Poco centrato anche il Calaf di Teodor Ilincăi. Pur salutando impegno e musicalità del tenore rumeno, la sua ci è parsa una prestazione non del tutto convincente, sia sul piano dell'espressività (limitata sempre a forte e mezzoforte), sia soprattutto su quello della potenza e della modulazione del canto, intaccato da eccessive forzature oltre che da un'intonazione non sempre a posto. Ottima invece la Liù di Francesca Dotto (cui è toccato l'unico applauso dopo "Signore ascolta"), capace di suggestive smorzature e messe di voce ammirevoli e il Timur di Liang Li, dotato di una voce estesa ed omogenea, che ha contribuito, in perfetta sintonia con Fogliani, a fare delle battute che seguono la morte di Liù (le ultime completate da Puccini) un momento davvero toccante, forse il più bello di tutto lo spettacolo.

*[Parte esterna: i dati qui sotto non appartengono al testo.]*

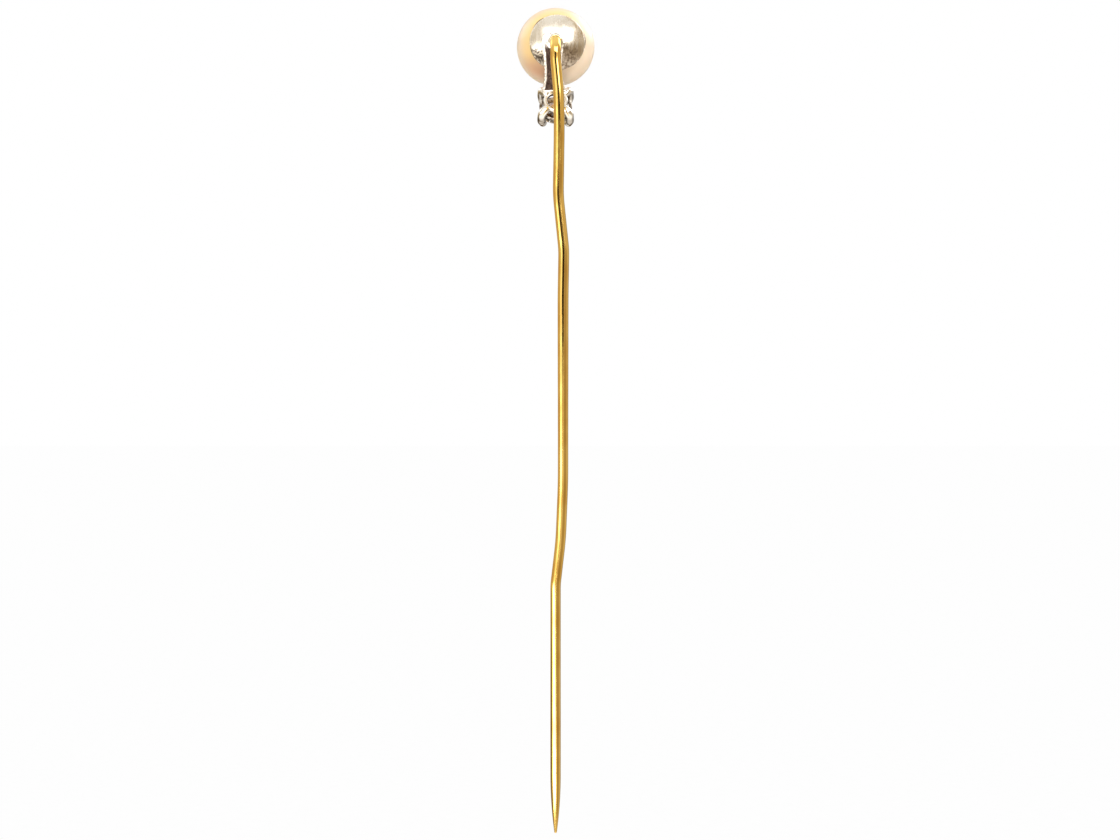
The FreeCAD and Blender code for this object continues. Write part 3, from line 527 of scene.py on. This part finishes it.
def make_pearl():
    """Nacre: cream, more golden towards the drilled back, part its own overtone and part a painted warm
    reflection of the cup, with painted rosy shade below and a soft deep lustre.
    """
    material, tree, shader = new_material("nacre")
    place = place_group(tree, PEARL_POSITION)
    across, back, up = place["Across"], place["Back"], place["Up"]
    # Golden towards the drilled back: part the nacre's own overtone, part a painted warm reflection of the
    # cup, made stronger towards up and +X.
    above = between(tree, calculate(tree, "ADD", up, across), -2.2, 0.6)
    golden = calculate(tree, "MULTIPLY", between(tree, back, 0.9, 2.2), above)
    body = blend_colours(tree, golden, (0.80, 0.68, 0.54), (0.86, 0.61, 0.23))
    drift = noise_at(tree, 260.0, detail=2.0)
    body = blend_colours(tree, between(tree, drift, 0.35, 0.65, 0.0, 0.35), body, (0.84, 0.67, 0.52))
    # Painted rosy shade, low on the pearl and towards its back.
    rosy_shade = between(tree, up, -0.6, -2.2)
    rosy_shade = calculate(tree, "MULTIPLY", rosy_shade, between(tree, across, -0.6, 1.2, 0.15, 1.0))
    rosy_shade = calculate(tree, "MULTIPLY", rosy_shade, between(tree, back, 0.2, 1.8))
    body = blend_colours(tree, rosy_shade, body, (0.60, 0.34, 0.20))
    join(tree, body, shader.inputs["Base Color"])
    growth = noise_at(tree, 3200.0, detail=3.0)
    join(tree, between(tree, growth, 0.3, 0.7, 0.32, 0.40), shader.inputs["Roughness"])
    shader.inputs["Subsurface Weight"].default_value = 0.25
    shader.inputs["Subsurface Radius"].default_value = (1.0, 0.62, 0.36)
    shader.inputs["Subsurface Scale"].default_value = 0.6 * MM
    shader.inputs["IOR"].default_value = 1.5
    shader.inputs["Coat Weight"].default_value = 0.15
    shader.inputs["Coat Roughness"].default_value = 0.22
    shader.inputs["Coat IOR"].default_value = 1.5
    bump(tree, shader, growth, 0.002)
    return material


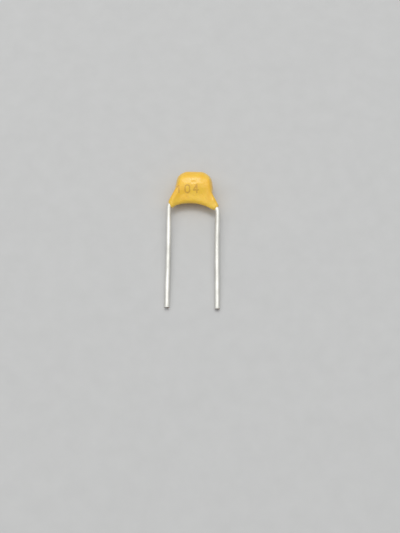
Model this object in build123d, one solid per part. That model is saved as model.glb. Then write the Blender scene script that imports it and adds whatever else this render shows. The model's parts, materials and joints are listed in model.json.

Tra le maschere, tutte di buon livello, spicca in particolare il Ping di Simone del Savio, che illumina con una bellissima voce e con fraseggio fine e arguto lo stupendo trio del secondo atto. Chris Merritt, ormai rodato in piccole parti del repertorio tedesco, disegna da par suo il cammeo di Altoum (qui un re moribondo e alla fine si direbbe morto in mezzo al suo popolo, nonostante l'inno vitalistico) in cui dà prova di consumata presenza scenica e di un’intelligenza interpretativa da veterano del palcoscenico. Applausi per tutti e in particolare per il regista, per il maestro Fogliani e per la Liù di Francesca Dotto.
La recensione si riferisce alla prima del 20 giugno 2022.